Oui. La question du deuil notamment sera complètement transformée. Aujourd’hui, quand un proche décède, vous devez vous habituer à l’idée qu’il ne sera plus jamais là. Mais à partir du moment où il pourra rester présent, par exemple grâceàun hologramme, on pourra très bien continuer à vivre avec cette représentation. On lui accordera d’autant plus d’importance qu’elle sera animée par des propos reflétant les pensées que ce proche aurait pu avoir. De même pour la solitude ou la sexualité. Demain, peut-être des gens diront: «Je ne suis pas seul, je suis avec mon robot conversationnel.» Et on pourra vivre en intimité avec des robots sexuels.
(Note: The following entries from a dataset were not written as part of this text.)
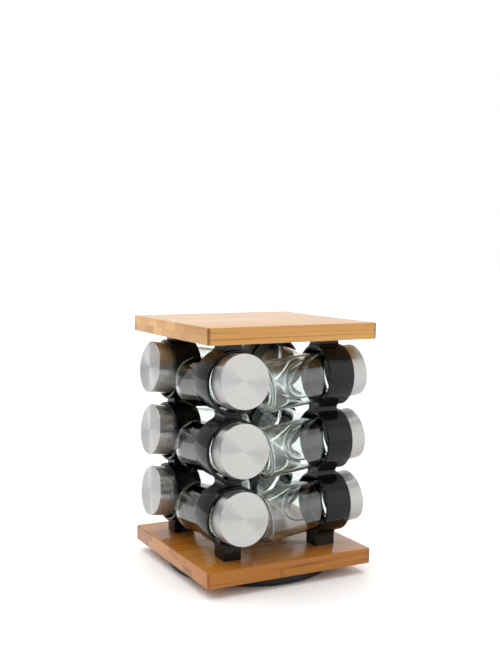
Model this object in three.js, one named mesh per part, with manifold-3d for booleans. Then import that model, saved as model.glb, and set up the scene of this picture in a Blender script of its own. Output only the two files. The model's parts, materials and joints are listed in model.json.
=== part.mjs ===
// Spice carousel: two square bamboo boards joined by four moulded ring holders, twelve glass jars with
// steel-clad screw lids, and a low ball-bearing turntable under the lower board.
//
// Units are millimetres. +Z is up, the origin is the middle of the face it stands on, and -Y is the front.
// Each holder column carries three jars. The four columns are one column turned by quarter turns about Z,
// each set off to one side of its board edge, so the jars pass beside each other in a pinwheel.

import * as THREE from "three";
import { mergeVertices } from "three/addons/utils/BufferGeometryUtils.js";
import Module from "manifold-3d";

const wasm = await Module();
wasm.setup();

// ---------------------------------------------------------------- driving dimensions

const SIDES = ["front", "right", "back", "left"]; // each a quarter turn after the one before
const LEVELS = ["bottom", "middle", "top"];

const BOARD = { width: 170, thickness: 15, edge: 0.8, corner: 1.6 };
const BASE_BOARD_Z = 10; // underside of the lower board
const COLUMN_FOOT_Z = BASE_BOARD_Z + BOARD.thickness;
const COLUMN_HEIGHT = 199;
const TOP_BOARD_Z = COLUMN_FOOT_Z + COLUMN_HEIGHT;

const COLUMN_OFFSET = 49.3; // sideways from the middle of the board edge to the jar axis
const RING = { outer: 28.8, bore: 26.05, back: 41, front: 67.3, pitch: 61.2, first: 41.2 };
const WEB = { width: 17, front: 62, footFillet: 6 };
const SCREW_RADIAL = (RING.back + WEB.front) / 2; // how far out the holder screws stand

const JAR_TILT = THREE.MathUtils.degToRad(7); // the lid end stands higher than the base end
const JAR_PIVOT = { radial: 54, drop: 0.45 }; // the point of the jar axis that lies in the ring
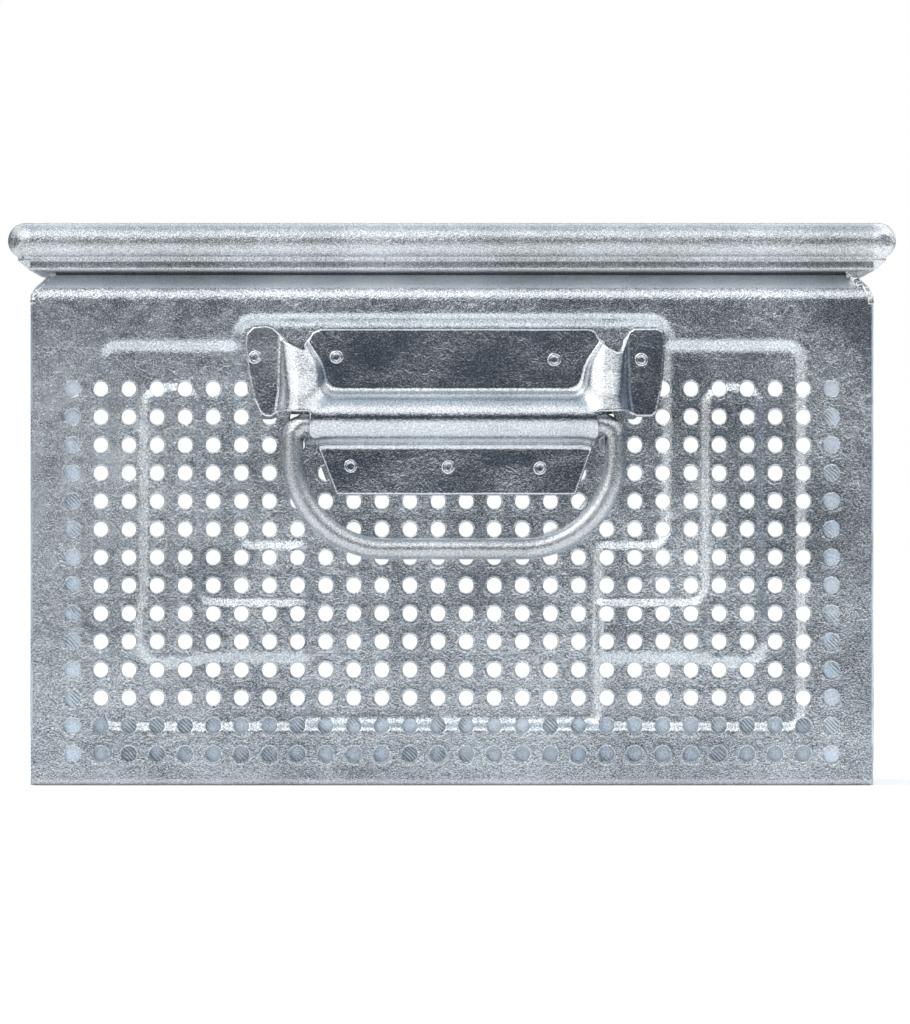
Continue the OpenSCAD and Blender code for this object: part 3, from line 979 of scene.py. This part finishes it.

Une intimité sans vraie réciprocité?

Bien des gens vivent ensemble sans qu’il y ait de réelle réciprocité. Ils partagent juste un espace, quelques repas, l’éducation des enfants… Quand l’un parle de ses problèmes, l’autre lui parle des siens. Pour avoir longtemps pratiqué la thérapie familiale, je le sais bien. Certains pourraient même trouver davantage de réciprocité avec un robot conversationnel qui leur parle de ce qui les intéresse qu’avec un humain qui ne les écoute pas.

Pour revenir aux métavers, vous les qualifiez de nouveaux far west…

Ils permettront aux grandes marques non seulement de mieux vendre leurs produits physiques en ligne, mais également de développer de larges gammes de produits numériques comme des vêtements, meubles, bijoux… Les gens achèteront pour leur avatar ce qu’ils ne peuvent pas s’acheter dans la vraie vie. Ce sera chaque fois peu d’argent, mais tant de gens achèteront que les sommes seront colossales. On retombe aussi dans les mêmes inégalités que dans la vie réelle… En effet. En même temps, grâce aux certificats NFT (ndlr: non-fungible token – jeton non fongible) chacun pourra créer et vendre des objets numériques en exclusivité. Cela stimulera énormément la créativité, mais avec le risque que nos créations soient coulées dans le moule des algorithmes. C’est tout le paradoxe des mondes numériques: ils augmentent nos possibles et diminuent nos libertés.

Aux générations qui ne sont pas nées dans le numérique, quels conseils donneriez-vous?

De rester confiant en l’idée qu’on peut s’adapter et apprendre à tout âge. De s’entourer de gens différents de soi et d’être beaucoup plus curieux de nos enfants. La grande erreur des adultes, c’est de croire que le monde dans lequel grandissent les jeunes est le leur. Non, ce sera le monde de demain. Car on ne revient jamais en arrière.

Dans votre prochain livre*, vous appelez à construire une société «connectée, responsable et créative». De quelle manière?

En éduquant mieux les enfants à la compréhension de la logique des mondes virtuels et du pouvoir des algorithmes. En leur expliquant comment le numérique nous transforme et transforme notre représentation du monde. Il faudrait aussi beaucoup plus de curiosité de la part des parents sur les activités numériques de leur progéniture. Ces technologies sont celles de demain, mais il faut les aborder de manière non naïve. Et nous intéresser aux nouvelles possibilités de collaboration et de création qu’elles offrent, encore trop peu encouragées par les adultes et encore moins par les pédagogues.